Quando as importações de Israel estão estáveis, cerca de 10% dos produtos de plástico em Gaza são provenientes de itens reciclados localmente e 90% de grânulos de polietileno prontos para uso, produzidos em Israel e em outros países como Estados Unidos e Emirados Árabes Unidos, segundo Sami Nafar, chefe da Federação de Plásticos de Gaza.
Ramlawi assiste a vídeos no YouTube sobre reciclagem de plástico em outros países. Ele está interessado em novas tecnologias para criar alternativas, como sacolas plásticas solúveis — exceto pelo fato de que Gaza está muito longe disso. Ele quer ir para o exterior para estudar mais o setor, mas isso exige um visto e uma passagem pela fronteira, que são difíceis de obter.
Os efeitos do plástico
Tibi, do Ministério da Saúde, não tem dúvidas de que o trabalho de pessoas como Wissam Adel, de 15 anos, — que passa seus dias vasculhando montes de lixo em um aterro malcheiroso — seja nocivo à saúde em longo prazo.

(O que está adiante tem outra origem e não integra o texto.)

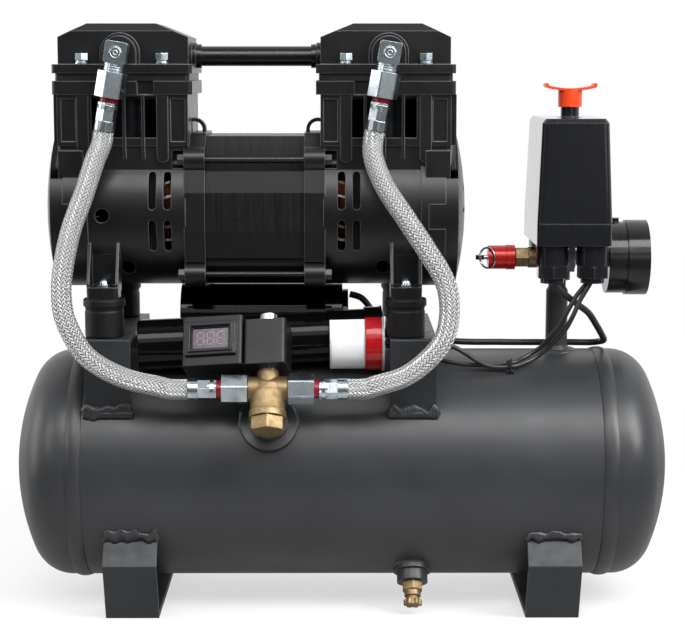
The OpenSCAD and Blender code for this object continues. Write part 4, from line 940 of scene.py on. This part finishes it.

Adel abandonou a escola para trabalhar como catador de plástico com seus irmãos. Apenas respirar no local onde ele passa o dia faz seus pulmões doerem. Adel usa roupas esfarrapadas, sandálias de plástico gastas e todos os dias caminha cerca de uma hora de sua casa, em um bairro densamente povoado da Cidade de Gaza, até o aterro de Juhor al-Deek. Ele tem sorte se consegue ganhar 15 shekels (US$ 4) por dia. Ele e seus colegas ficam à espera de um caminhão da ONU para atacarem o lixo recém-despejado. Ao fundo, guindastes do outro lado da fronteira, em Israel.
“Queremos viver”, explica Adel, em referência aos gritos de protesto dos moradores pobres da Faixa de Gaza contra as restrições do Hamas e de Israel. Ele não consegue encontrar outro trabalho. Uma névoa sobe do lixo em decomposição, onde cães e seus filhotes brincam.
Isso, para Hilles, faz parte do motivo pelo qual a reciclagem de plástico precisa ser levada mais a sério em Gaza.
“Nós somos responsáveis pelo nosso planeta”, diz ele. “O meio ambiente não é um presente de nossas avós. Deve ser preservado para as futuras gerações. Nós em Gaza fazemos parte desse mundo”.